One conclusion from Election Day 2004 is clear: Some new media don’t play by the old rules.
The main old rule in force Tuesday night was an agreement reached by TV networks and the Associated Press to withhold overall exit poll results until polls closed.
But by early afternoon, anyone with an Internet connection could click to a variety of weblogs and find reports about exit poll results. Perhaps influenced by the weblog reports, some other media — including Reuters and Knight-Ridder’s Sun-Herald — followed suit and published exit poll data as well.
By 6 p.m. eastern time, well before polls closed, the Sun-Herald in Biloxi, Miss., published a story on its website reporting: “An early cut of the exit polls conducted by CBS shows Sen. John Kerry ahead as a heavy turnout of voters head to the polls in the presidential election. According to the exit polls, Kerry is up by 4 in Florida, Michigan, and Ohio, and is up by as much as 6 in Wisconsin.” That article was published beneath a Sun Herald credit line with no individual byline. (Click here to see screengrab of homepage with headline; click here for screengrab of article)
Even earlier, at 5:17 p.m. eastern time, the wire service Reuters reported that many websites and blogs were publishing exit-poll results before the polls closed. That story noted that exit polls were indicating a Kerry lead, though it didn’t cite specific state results. Another story published an hour later (still before poll closings) did cite state exit-poll results.
Slate.com began publishing exit results in the early afternoon. Slate editor Jacob Weisberg told The New York Times that he intended to publish the results because he didn’t want to put his website “in the paternalistic position of deciding that our readers aren’t mature enough to react in the proper way to truthful information we possess.”
Slate, owned by Microsoft, promoted early results as the main item on its homepage during the day. The website was so overwhelmed by visitors that, at times, pages loaded slowly.
In an interesting twist, National Public Radio, which is a content partner with Slate on the radio show “Day to Day,” noted on that program that NPR would not report exit-poll data before the polls closed, but informed listeners during the day Tuesday that Slate.com was not operating under those same restrictions.
TV networks mentioned that exit poll results were floating around the Internet, but did not report specifics. After a series of bad calls on election night 2000, TV networks promised Congress that this time around they would not project statewide outcomes based on exit polls until a state’s polls had closed.
“Little birdies” leak results
Halfway through election day Tuesday, early exit-poll results were spreading around the Internet on political blogs — some of which received so much traffic that many of their servers were overloaded.
How did bloggers get the early exit-poll data? Ana Marie Cox, a.k.a. D.C. gossip blogger “Wonkette,” who was posting exit data through the day, cited “little birdies” who were sending her information — and cautioned her readers to take the numbers with “huge tablespoons of salt.”

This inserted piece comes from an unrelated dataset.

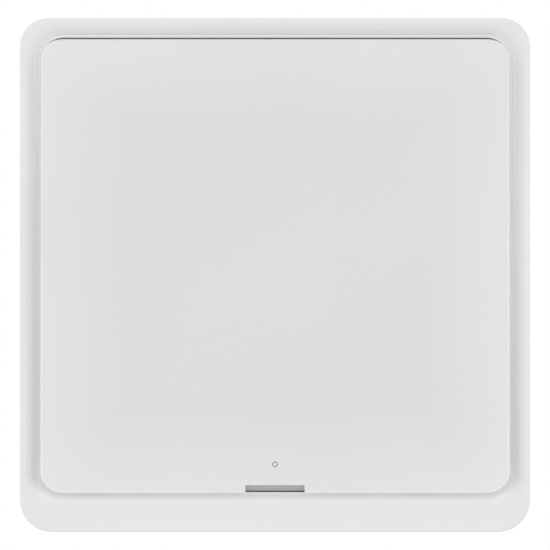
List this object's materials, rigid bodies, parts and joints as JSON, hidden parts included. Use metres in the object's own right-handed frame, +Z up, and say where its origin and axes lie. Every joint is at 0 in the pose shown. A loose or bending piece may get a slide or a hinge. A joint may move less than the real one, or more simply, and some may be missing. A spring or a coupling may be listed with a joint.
{
  "type": "smart wall button",
  "caption": "Square battery-powered wall button with one large rocking key in a dished frame, a pry notch and a pinhole status light at its lower edge.",
  "frame": {"origin": "centre of the wall plate's back face, on the wall", "axes": "+Y into the wall, -Y out of the front, +Z up, +X right as seen from the front"},
  "size_m": [0.086, 0.0131, 0.0866],
  "materials": {
    "frame_plastic": "satin white moulding",
    "key_plastic": "fine matt white moulding",
    "housing_plastic": "fine textured white moulding",
    "carrier_plastic": "satin off-white moulding",
    "pad_foam": "grey adhesive foam",
    "solder_mask": "green solder mask",
    "module_mask": "dark blue solder mask",
    "shield_steel": "tinned sheet steel",
    "gold_plating": "gold-plated copper",
    "switch_plastic": "black moulding",
    "plunger_plastic": "grey moulding",
    "led_lens": "milky lens on a white base",
    "ceramic_parts": "fired ceramic",
    "screw_steel": "zinc-plated steel",
    "cell_steel": "nickel-plated steel",
    "holder_plastic": "black moulding",
    "contact_steel": "plated spring steel",
    "damper_rubber": "grey silicone",
    "spring_steel": "stainless spring wire",
    "guide_clear": "clear polycarbonate"
  },
  "bodies": {
    "base": {"wall_plate": "housing_plastic", "adhesive_pads": "pad_foam", "back_housing": "housing_plastic", "outer_frame": "frame_plastic", "circuit_board": "solder_mask", "board_screws": "screw_steel", "board_passives": "ceramic_parts", "radio_module": "module_mask", "radio_shield": "shield_steel", "radio_aerial": "gold_plating", "tact_switch_body": "switch_plastic", "pairing_switch_body": "switch_plastic", "status_led": "led_lens", "coin_cell": "cell_steel", "battery_holder": "holder_plastic", "battery_positive_clip": "contact_steel", "battery_negative_contact": "contact_steel", "damper_pads": "damper_rubber", "return_spring_left": "spring_steel", "return_spring_right": "spring_steel"},
    "key_carrier": {"key_carrier": "carrier_plastic"},
    "key_cap": {"key_cap": "key_plastic", "light_guide": "guide_clear"},
    "tact_plunger": {"tact_plunger": "plunger_plastic"},
    "pairing_plunger": {"pairing_plunger": "plunger_plastic"}
  },
  "joints": [
    {"name": "key_press", "type": "hinge", "parent": "base", "child": "key_carrier", "pos_m": [0, -0.008, 0.0335], "axis": [1, 0, 0], "range_deg": [0, 0.7345], "stiffness_Nm_per_rad": 2.3, "springref_deg": -1.72, "deforming": ["return_spring_left", "return_spring_right"]},
    {"name": "cap_release", "type": "slide", "parent": "key_carrier", "child": "key_cap", "axis": [0, -0.9999, 0.0128], "range_m": [0, 0.018]},
    {"name": "tact_press", "type": "slide", "parent": "base", "child": "tact_plunger", "axis": [0, 1, 0], "range_m": [0, 0.0006]},
    {"name": "pairing_press", "type": "slide", "parent": "base", "child": "pairing_plunger", "axis": [0, 1, 0], "range_m": [0, 0.00025], "stiffness_N_per_m": 2000, "springref_m": -0.0005}
  ],
  "couplings": [
    {"joint": "tact_press", "follows": "key_press", "m_per_rad": 0.0435}
  ]
}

Cox worried that some of the numbers were being filtered through campaign operatives, and admitted they may not be accurate.
The thing about blogs, of course, is that a hot story tends to spread exponentially, so by early evening, the early exit-poll results were all over the blogosphere.
In an intriguing example of early exit-poll results getting out, there were reports of people using news sites’ discussion forums to share the data (which they found on blogs) with others — despite the fact that the news organizations hosting the forums may have been prohibited from publishing the exit-poll news until polls closed.
Christine Masters, new media coordinator for The Times in northwest Indiana, reported that some users of her site’s discussion forums had posted exit-poll data copied from blogs in order to share it with other website users. Masters said Tuesday evening that the posts “will remain on the boards until they cycle off,” and that her site did not otherwise publish exit-poll numbers prematurely.
A new political-media era
What does all this mean? Well, to astute media watchers, it should come as little surprise that the Internet supported an “information wants to be free” philosophy on election day. Media executives may have intended to avoid influencing the election’s outcome by agreeing to control the timing of release of exit polls, but in the Internet era I’m not sure that’s possible.
Bloggers, in particular, are loose cannons when it comes to information that established media seeks to control. Mostly independents with no corporate masters to abide — and often no traditional journalistic training or standards — bloggers cannot be expected to play by old media rules.
CORRECTION: This article originally stated that the blog Instapundit carried early exit-poll results. It did not.